Stated problem> Output, word for word, every line from the start of the listing down to and including the line that contains "to the outer end."; include nothing else.

## BEGIN Data segment

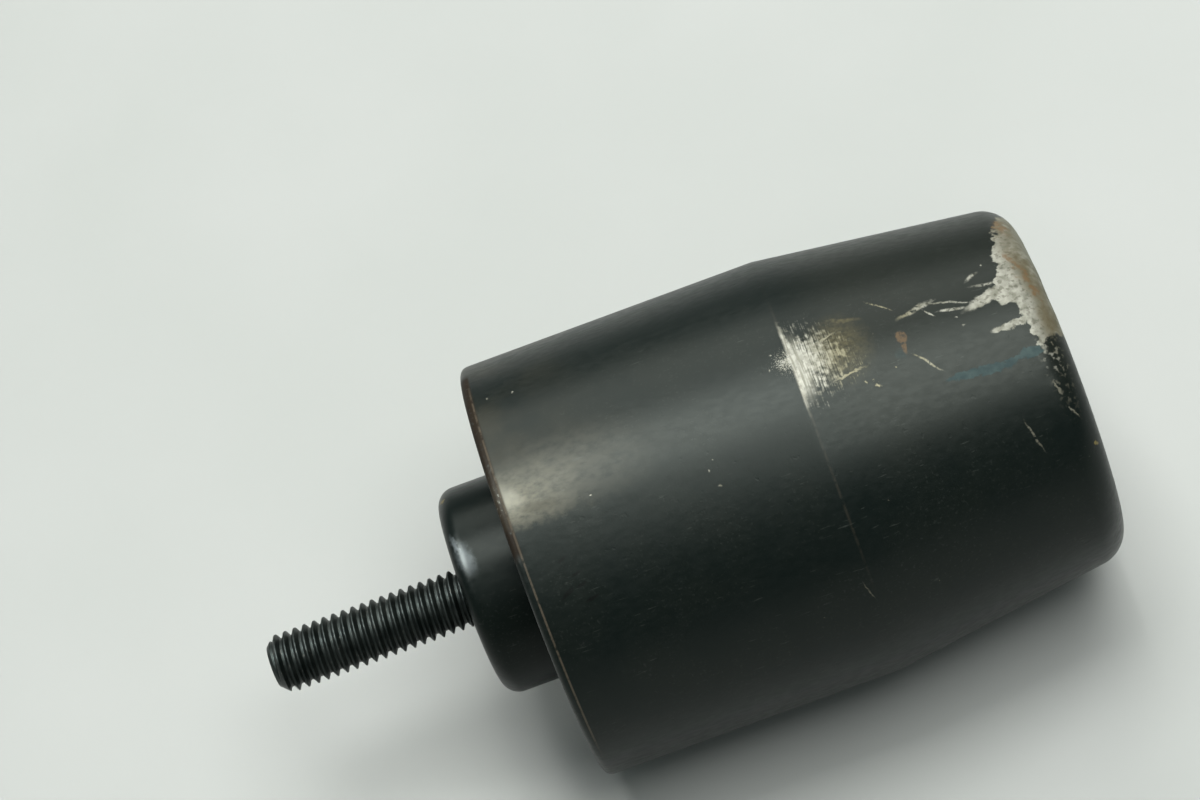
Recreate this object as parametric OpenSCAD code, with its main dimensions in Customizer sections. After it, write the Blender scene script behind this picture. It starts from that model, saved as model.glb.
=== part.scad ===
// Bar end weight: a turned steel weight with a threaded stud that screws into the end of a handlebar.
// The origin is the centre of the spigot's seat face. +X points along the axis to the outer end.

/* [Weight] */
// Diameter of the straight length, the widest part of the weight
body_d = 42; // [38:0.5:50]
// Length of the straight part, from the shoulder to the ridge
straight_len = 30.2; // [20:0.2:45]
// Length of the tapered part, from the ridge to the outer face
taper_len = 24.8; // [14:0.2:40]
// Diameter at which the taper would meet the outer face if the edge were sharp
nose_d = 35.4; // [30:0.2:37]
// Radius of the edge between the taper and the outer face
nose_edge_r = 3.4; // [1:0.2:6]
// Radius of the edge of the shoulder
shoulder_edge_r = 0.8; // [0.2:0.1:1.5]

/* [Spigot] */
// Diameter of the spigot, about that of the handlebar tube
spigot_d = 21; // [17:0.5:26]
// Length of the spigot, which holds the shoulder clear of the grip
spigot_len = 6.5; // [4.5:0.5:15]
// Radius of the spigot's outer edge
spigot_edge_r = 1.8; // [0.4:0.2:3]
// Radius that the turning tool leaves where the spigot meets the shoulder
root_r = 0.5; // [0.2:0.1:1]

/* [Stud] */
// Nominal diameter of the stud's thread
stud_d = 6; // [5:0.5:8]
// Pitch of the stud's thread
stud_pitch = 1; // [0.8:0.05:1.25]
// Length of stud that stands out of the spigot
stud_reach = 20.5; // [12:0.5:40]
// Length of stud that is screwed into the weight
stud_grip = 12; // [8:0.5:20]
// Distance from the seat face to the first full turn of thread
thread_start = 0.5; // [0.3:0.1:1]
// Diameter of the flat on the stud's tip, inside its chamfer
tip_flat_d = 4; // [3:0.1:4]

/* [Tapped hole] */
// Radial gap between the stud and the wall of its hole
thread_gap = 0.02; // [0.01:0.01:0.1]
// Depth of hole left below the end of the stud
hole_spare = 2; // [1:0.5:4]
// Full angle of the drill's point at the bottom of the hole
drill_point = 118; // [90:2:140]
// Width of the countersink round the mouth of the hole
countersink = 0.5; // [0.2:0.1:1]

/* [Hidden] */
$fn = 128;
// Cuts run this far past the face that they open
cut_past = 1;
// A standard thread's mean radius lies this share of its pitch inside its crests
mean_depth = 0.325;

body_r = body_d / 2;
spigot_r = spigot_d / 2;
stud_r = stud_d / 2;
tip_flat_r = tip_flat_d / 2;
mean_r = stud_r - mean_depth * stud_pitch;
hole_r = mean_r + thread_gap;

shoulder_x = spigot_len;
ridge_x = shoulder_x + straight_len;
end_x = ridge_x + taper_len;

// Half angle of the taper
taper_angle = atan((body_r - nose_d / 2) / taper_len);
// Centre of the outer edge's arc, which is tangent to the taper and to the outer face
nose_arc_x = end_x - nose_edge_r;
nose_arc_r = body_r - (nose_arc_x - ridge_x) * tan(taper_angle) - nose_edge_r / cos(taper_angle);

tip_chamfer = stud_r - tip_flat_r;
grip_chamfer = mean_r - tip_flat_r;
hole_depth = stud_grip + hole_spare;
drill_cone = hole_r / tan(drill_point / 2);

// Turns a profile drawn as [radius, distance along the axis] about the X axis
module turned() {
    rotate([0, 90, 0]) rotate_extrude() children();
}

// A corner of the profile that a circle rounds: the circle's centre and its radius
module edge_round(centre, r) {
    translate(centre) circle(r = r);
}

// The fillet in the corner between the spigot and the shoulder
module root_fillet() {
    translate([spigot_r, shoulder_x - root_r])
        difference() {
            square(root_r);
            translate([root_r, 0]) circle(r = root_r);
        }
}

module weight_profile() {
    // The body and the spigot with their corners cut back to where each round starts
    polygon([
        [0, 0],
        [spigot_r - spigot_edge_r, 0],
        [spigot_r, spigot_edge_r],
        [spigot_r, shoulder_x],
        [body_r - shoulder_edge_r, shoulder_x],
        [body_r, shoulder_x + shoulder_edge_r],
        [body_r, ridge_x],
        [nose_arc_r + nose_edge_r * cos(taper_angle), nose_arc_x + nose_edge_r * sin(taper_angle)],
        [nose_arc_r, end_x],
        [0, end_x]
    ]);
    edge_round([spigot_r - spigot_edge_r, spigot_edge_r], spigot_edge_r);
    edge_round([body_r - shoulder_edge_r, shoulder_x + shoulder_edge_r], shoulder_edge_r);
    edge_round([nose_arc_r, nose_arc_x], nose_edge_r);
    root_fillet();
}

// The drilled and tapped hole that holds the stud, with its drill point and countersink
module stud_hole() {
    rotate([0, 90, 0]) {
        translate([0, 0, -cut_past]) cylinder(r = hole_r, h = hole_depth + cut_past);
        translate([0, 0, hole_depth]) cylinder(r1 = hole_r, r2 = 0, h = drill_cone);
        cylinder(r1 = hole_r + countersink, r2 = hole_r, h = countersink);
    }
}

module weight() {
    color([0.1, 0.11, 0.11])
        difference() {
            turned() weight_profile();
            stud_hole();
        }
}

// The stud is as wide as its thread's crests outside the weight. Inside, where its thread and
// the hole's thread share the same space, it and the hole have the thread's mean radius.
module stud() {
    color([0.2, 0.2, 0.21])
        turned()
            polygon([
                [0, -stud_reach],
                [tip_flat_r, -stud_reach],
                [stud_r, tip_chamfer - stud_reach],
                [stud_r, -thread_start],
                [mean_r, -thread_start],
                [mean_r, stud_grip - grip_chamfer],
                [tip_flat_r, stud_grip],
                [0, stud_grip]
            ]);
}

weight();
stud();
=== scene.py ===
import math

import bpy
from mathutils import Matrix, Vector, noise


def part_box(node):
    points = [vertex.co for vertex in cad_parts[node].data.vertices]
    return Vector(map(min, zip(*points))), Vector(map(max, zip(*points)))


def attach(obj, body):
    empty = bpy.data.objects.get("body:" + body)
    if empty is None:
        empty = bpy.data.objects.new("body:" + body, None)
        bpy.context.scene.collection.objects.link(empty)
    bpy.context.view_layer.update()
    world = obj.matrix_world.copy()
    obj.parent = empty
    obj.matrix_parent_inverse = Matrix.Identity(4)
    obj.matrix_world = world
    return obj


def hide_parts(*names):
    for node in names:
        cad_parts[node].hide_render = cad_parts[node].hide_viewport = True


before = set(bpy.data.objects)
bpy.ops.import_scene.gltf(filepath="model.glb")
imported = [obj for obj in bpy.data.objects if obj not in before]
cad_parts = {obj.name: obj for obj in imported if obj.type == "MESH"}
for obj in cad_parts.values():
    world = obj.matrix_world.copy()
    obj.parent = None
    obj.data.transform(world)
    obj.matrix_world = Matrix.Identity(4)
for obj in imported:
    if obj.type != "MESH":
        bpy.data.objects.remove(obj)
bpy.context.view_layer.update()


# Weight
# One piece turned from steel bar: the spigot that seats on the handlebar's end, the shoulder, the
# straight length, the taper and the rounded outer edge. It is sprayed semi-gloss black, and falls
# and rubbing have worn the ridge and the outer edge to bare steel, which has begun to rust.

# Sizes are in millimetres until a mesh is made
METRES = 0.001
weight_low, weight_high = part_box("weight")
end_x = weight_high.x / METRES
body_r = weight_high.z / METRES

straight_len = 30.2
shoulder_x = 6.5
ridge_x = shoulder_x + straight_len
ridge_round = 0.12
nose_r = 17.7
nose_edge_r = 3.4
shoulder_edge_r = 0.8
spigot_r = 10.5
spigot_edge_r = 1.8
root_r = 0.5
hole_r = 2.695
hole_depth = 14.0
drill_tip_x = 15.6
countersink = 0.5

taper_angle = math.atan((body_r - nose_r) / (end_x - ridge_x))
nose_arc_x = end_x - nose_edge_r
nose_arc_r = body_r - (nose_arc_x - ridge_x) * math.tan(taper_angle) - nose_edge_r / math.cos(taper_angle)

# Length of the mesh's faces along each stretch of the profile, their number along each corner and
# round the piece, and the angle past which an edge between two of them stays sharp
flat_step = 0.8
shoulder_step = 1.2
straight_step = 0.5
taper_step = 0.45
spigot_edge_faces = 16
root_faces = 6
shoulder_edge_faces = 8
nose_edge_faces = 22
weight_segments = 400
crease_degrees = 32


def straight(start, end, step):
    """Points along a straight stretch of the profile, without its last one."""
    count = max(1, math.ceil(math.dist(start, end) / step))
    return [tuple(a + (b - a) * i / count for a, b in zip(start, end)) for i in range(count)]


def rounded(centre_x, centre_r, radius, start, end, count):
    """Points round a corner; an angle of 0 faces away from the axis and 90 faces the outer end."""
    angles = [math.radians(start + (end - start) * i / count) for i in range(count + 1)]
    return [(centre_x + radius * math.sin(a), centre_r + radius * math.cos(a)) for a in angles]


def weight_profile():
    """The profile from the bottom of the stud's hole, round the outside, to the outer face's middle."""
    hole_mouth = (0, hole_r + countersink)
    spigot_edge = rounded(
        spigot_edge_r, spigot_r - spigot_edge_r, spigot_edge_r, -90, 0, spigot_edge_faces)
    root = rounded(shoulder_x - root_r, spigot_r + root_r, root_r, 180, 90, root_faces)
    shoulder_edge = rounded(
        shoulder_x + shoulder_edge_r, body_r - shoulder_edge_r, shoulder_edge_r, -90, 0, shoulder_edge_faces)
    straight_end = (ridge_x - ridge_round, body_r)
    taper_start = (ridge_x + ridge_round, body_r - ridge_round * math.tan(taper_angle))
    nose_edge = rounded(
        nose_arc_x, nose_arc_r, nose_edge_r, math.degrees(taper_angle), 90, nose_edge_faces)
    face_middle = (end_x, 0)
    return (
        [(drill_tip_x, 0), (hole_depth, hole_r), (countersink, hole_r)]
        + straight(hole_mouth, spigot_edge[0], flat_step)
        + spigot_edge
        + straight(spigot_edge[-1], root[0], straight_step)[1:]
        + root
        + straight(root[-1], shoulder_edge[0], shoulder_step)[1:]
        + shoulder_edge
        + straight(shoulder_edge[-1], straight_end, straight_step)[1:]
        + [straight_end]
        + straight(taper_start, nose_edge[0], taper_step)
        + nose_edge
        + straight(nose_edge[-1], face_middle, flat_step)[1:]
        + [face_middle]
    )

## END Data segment

Written answer>
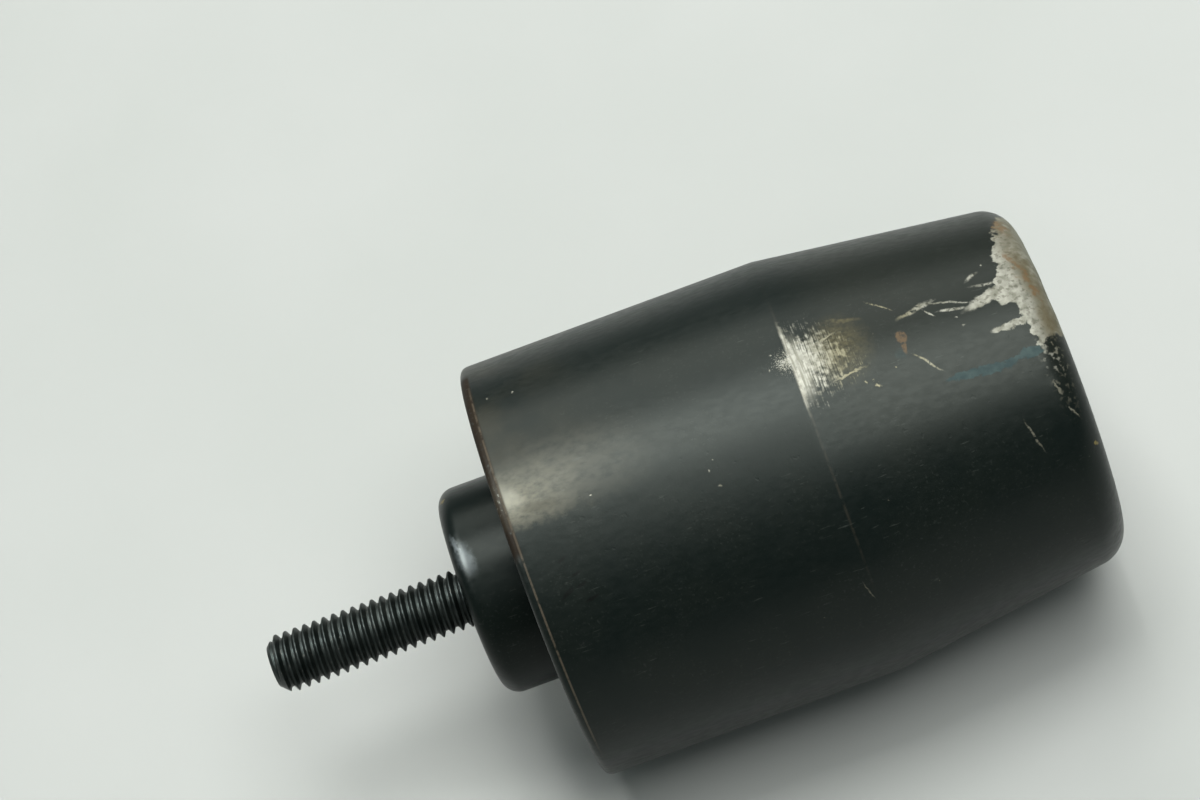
Recreate this object as parametric OpenSCAD code, with its main dimensions in Customizer sections. After it, write the Blender scene script behind this picture. It starts from that model, saved as model.glb.
=== part.scad ===
// Bar end weight: a turned steel weight with a threaded stud that screws into the end of a handlebar.
// The origin is the centre of the spigot's seat face. +X points along the axis to the outer end.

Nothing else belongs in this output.